## Instructions to follow
Write out the whole listing word for word.

## Dataset section
*****

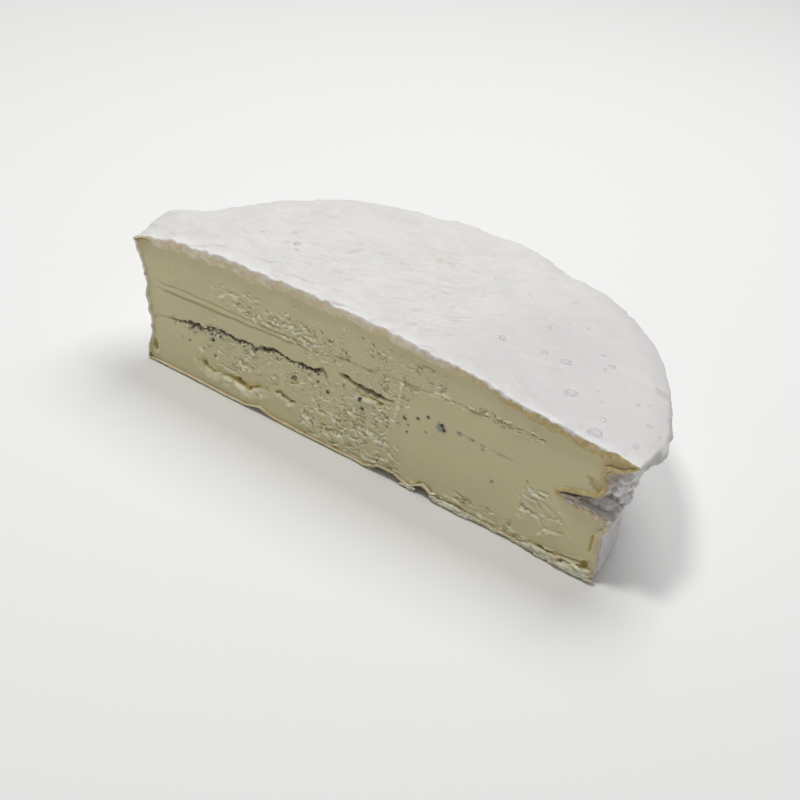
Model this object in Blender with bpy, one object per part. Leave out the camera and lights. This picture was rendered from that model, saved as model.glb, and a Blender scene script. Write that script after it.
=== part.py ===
"""Half wheel of a bloomy-rind triple-cream cheese with a truffle layer.

Metres, +Z up.  The wheel is cut in half through its axis.  The flat cut
face looks along -Y, the round back is at +Y, and the underside is the plane
z = 0.  The row origin is the middle of the underside's bounding box, and the
wheel's own axis stands at WHEEL_X, WHEEL_Y on the cut plane.

Two solids:
  cheese_body    paste and rind, one soft solid, with the pocket that the
                 truffle layer fills
  truffle_layer  the thin sheet of chopped truffle that was spread between
                 the two paste discs; it shows as a dark line at the cut
"""
import math

import bmesh
import bpy
from mathutils import Vector

MM = 0.001

# ---------------------------------------------------------------- sizes, mm
WHEEL_X = 1.05           # wheel axis in the row frame
WHEEL_Y = -33.36
HEIGHT = 35.2            # at the wheel's axis
DOME = 0.00111           # the top falls by DOME * r^2
LEAN = 0.025             # and leans down towards +X
TOP_RADIUS = 52.0        # where the top hands over to the shoulder
FOLD_END = 27.0          # degrees from the +X end where the side fold closes
LIP_END = 10.0           # and where the thin lip above it has filled out

# Side profile from the shoulder down to the underside, as (radius, height),
# at four places round the wheel.  Every profile has the same fifteen points:
# shoulder, lip, under the lip, waist, fold (upper edge, root, lower edge),
# belly, and foot.
PROFILES = {
    0.0: [(60.0, 30.9), (64.5, 30.3), (62.4, 28.3), (59.8, 26.0),
          (58.9, 23.0), (58.2, 19.9), (49.6, 16.9), (56.7, 15.8),
          (61.7, 15.0), (61.5, 13.2), (60.4, 11.2), (60.5, 7.5),
          (61.1, 3.7), (60.9, 1.0), (60.0, 0.0)],
    26.0: [(60.0, 31.3), (64.4, 30.4), (65.6, 28.3), (65.4, 26.2),
           (64.3, 22.8), (62.9, 19.8), (61.3, 17.5), (60.6, 16.2),
           (60.0, 14.8), (59.7, 13.2), (59.5, 11.2), (59.7, 7.5),
           (60.1, 3.9), (60.0, 1.0), (59.3, 0.0)],
    90.0: [(60.0, 31.6), (64.2, 30.4), (65.7, 28.0), (66.1, 25.0),
           (66.0, 22.0), (65.7, 19.2), (65.2, 17.2), (64.8, 16.0),
           (64.3, 14.6), (63.8, 13.0), (63.0, 11.0), (62.0, 7.5),
           (61.3, 3.9), (60.9, 1.0), (60.0, 0.0)],
    180.0: [(60.0, 31.4), (65.7, 29.5), (65.3, 28.0), (63.6, 25.7),
            (62.4, 22.4), (61.7, 19.2), (61.5, 17.2), (61.5, 16.0),
            (61.0, 14.6), (60.5, 13.0), (59.8, 11.0), (59.8, 7.5),
            (60.1, 3.9), (60.1, 1.0), (59.5, 0.0)],
}
# steps taken between one profile point and the next
STEPS = [2, 2, 2, 1, 1, 1, 2, 2, 2, 1, 1, 1, 1, 1, 1]

# Dents and swellings of the plan outline: (angle, half width, depth in mm)
OUTLINE = [(50.0, 20.0, 0.1), (75.0, 6.0, -2.3), (96.0, 4.0, -1.1),
           (103.0, 26.0, 0.9), (103.0, 3.5, 0.8), (109.0, 3.5, -0.9),
           (128.0, 7.0, 1.2), (146.0, 20.0, 0.9), (168.5, 6.5, 2.1)]
# Rim heights: (angle, half width, rise in mm)
RIM = [(50.0, 22.0, 0.5), (103.0, 24.0, 0.6), (138.0, 22.0, 1.0),
       (169.5, 6.5, 2.1)]

# Truffle layer: a wavy sheet, off the wheel's centre by LAYER_X
LAYER_X = -6.5
LAYER_R = 48.5
LAYER_T = 1.2            # thickness
LAYER_EDGE_T = 0.7       # thickness at its round edge
GAP = 0.3                # to the paste all round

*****

## Result for this exercise
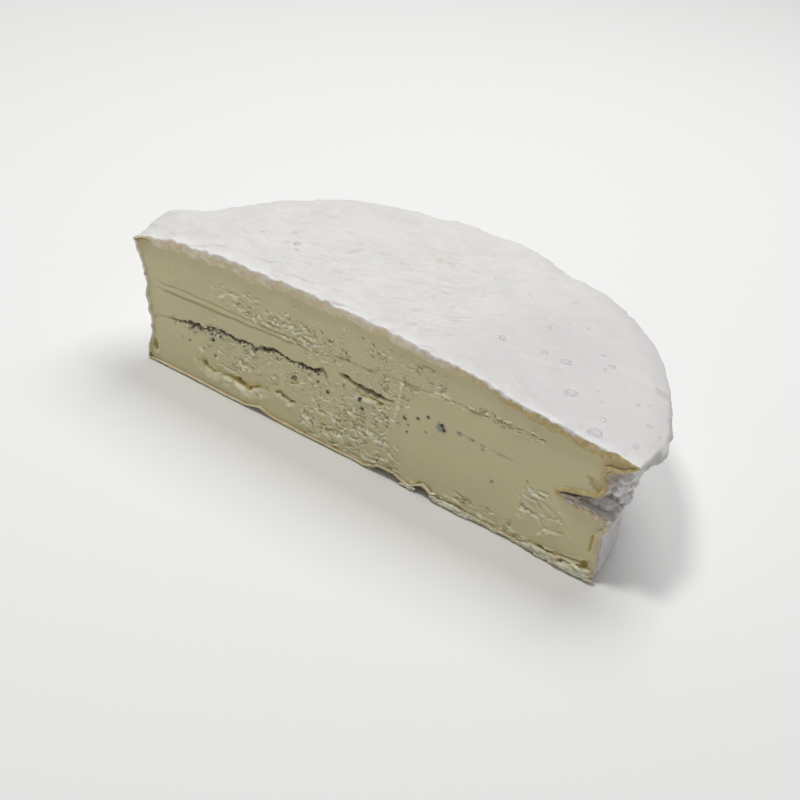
Model this object in Blender with bpy, one object per part. Leave out the camera and lights. This picture was rendered from that model, saved as model.glb, and a Blender scene script. Write that script after it.
=== part.py ===
"""Half wheel of a bloomy-rind triple-cream cheese with a truffle layer.

Metres, +Z up.  The wheel is cut in half through its axis.  The flat cut
face looks along -Y, the round back is at +Y, and the underside is the plane
z = 0.  The row origin is the middle of the underside's bounding box, and the
wheel's own axis stands at WHEEL_X, WHEEL_Y on the cut plane.

Two solids:
  cheese_body    paste and rind, one soft solid, with the pocket that the
                 truffle layer fills
  truffle_layer  the thin sheet of chopped truffle that was spread between
                 the two paste discs; it shows as a dark line at the cut
"""
import math

import bmesh
import bpy
from mathutils import Vector

MM = 0.001

# ---------------------------------------------------------------- sizes, mm
WHEEL_X = 1.05           # wheel axis in the row frame
WHEEL_Y = -33.36
HEIGHT = 35.2            # at the wheel's axis
DOME = 0.00111           # the top falls by DOME * r^2
LEAN = 0.025             # and leans down towards +X
TOP_RADIUS = 52.0        # where the top hands over to the shoulder
FOLD_END = 27.0          # degrees from the +X end where the side fold closes
LIP_END = 10.0           # and where the thin lip above it has filled out

# Side profile from the shoulder down to the underside, as (radius, height),
# at four places round the wheel.  Every profile has the same fifteen points:
# shoulder, lip, under the lip, waist, fold (upper edge, root, lower edge),
# belly, and foot.
PROFILES = {
    0.0: [(60.0, 30.9), (64.5, 30.3), (62.4, 28.3), (59.8, 26.0),
          (58.9, 23.0), (58.2, 19.9), (49.6, 16.9), (56.7, 15.8),
          (61.7, 15.0), (61.5, 13.2), (60.4, 11.2), (60.5, 7.5),
          (61.1, 3.7), (60.9, 1.0), (60.0, 0.0)],
    26.0: [(60.0, 31.3), (64.4, 30.4), (65.6, 28.3), (65.4, 26.2),
           (64.3, 22.8), (62.9, 19.8), (61.3, 17.5), (60.6, 16.2),
           (60.0, 14.8), (59.7, 13.2), (59.5, 11.2), (59.7, 7.5),
           (60.1, 3.9), (60.0, 1.0), (59.3, 0.0)],
    90.0: [(60.0, 31.6), (64.2, 30.4), (65.7, 28.0), (66.1, 25.0),
           (66.0, 22.0), (65.7, 19.2), (65.2, 17.2), (64.8, 16.0),
           (64.3, 14.6), (63.8, 13.0), (63.0, 11.0), (62.0, 7.5),
           (61.3, 3.9), (60.9, 1.0), (60.0, 0.0)],
    180.0: [(60.0, 31.4), (65.7, 29.5), (65.3, 28.0), (63.6, 25.7),
            (62.4, 22.4), (61.7, 19.2), (61.5, 17.2), (61.5, 16.0),
            (61.0, 14.6), (60.5, 13.0), (59.8, 11.0), (59.8, 7.5),
            (60.1, 3.9), (60.1, 1.0), (59.5, 0.0)],
}
# steps taken between one profile point and the next
STEPS = [2, 2, 2, 1, 1, 1, 2, 2, 2, 1, 1, 1, 1, 1, 1]

# Dents and swellings of the plan outline: (angle, half width, depth in mm)
OUTLINE = [(50.0, 20.0, 0.1), (75.0, 6.0, -2.3), (96.0, 4.0, -1.1),
           (103.0, 26.0, 0.9), (103.0, 3.5, 0.8), (109.0, 3.5, -0.9),
           (128.0, 7.0, 1.2), (146.0, 20.0, 0.9), (168.5, 6.5, 2.1)]
# Rim heights: (angle, half width, rise in mm)
RIM = [(50.0, 22.0, 0.5), (103.0, 24.0, 0.6), (138.0, 22.0, 1.0),
       (169.5, 6.5, 2.1)]

# Truffle layer: a wavy sheet, off the wheel's centre by LAYER_X
LAYER_X = -6.5
LAYER_R = 48.5
LAYER_T = 1.2            # thickness
LAYER_EDGE_T = 0.7       # thickness at its round edge
GAP = 0.3                # to the paste all round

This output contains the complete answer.